Unlike the traditional approach to determining whether a patient is a strong candidate for care management, predictive analytics leverages a much wider array of clinical and demographic data, such as condition typologies and social determinants of health. With the help of integrated data sets that expand beyond typical data resources, predictive analytics can help health systems easily sort through multitudes of patient records to separate actionable patients from those unlikely to respond to care management.
Creating New Models for Care Management
One of the most important components of using analytics to improve care management involves “training” the predictive model using a large and diverse data set that includes outcomes that align with an HCO’s specific goals. For example, if the objective is to reduce avoidable readmissions and emergency department visits, the data should include a wide range of patients with all available outcomes to help the model identify patterns and trends that predict potential future utilization.
Next, a machine learning algorithm iterates quickly through increasingly precise models, which can take into account a diverse range of data, including morbidity risk, frailty concepts, environmental factors (such as local housing vacancy and high school graduation rates), clinical observations (such as blood pressure and body mass index), and health care utilization statistics. The objective is to identify a model that best describes the relationship between these diverse inputs and the outcome variables. Developing these types of predictive models can require a significant investment of time and resources, which is why analytics tools that align with HCO requirements are a useful resource in a care management strategy.

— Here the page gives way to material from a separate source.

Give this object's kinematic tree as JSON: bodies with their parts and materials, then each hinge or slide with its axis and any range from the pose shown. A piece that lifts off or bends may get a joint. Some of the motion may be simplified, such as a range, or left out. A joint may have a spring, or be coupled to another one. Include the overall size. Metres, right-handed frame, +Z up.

Due to their ability to accurately project utilization, cost, and outcomes, predictive analytics solutions can identify the most “impactable” patients—that is, those for whom care management would be most productive and effective. Care management teams can then use this information to design programs that optimally allocate their organizations’ resources.
A Complement to Clinician’s Judgment
Predictive analytics delivers a robust and efficient means of identifying patients to target for care management, but what it doesn’t provide is a replacement for the medical judgment, not to mention intuition, of an experienced clinician. Nonetheless, by helping to spot patients who may become high-cost utilizers before clinicians are able to, predictive analytics solutions represent a complement to a clinician’s judgment that can help HCOs improve population health.
— Michael Simon, PhD, is a data scientist at Arcadia.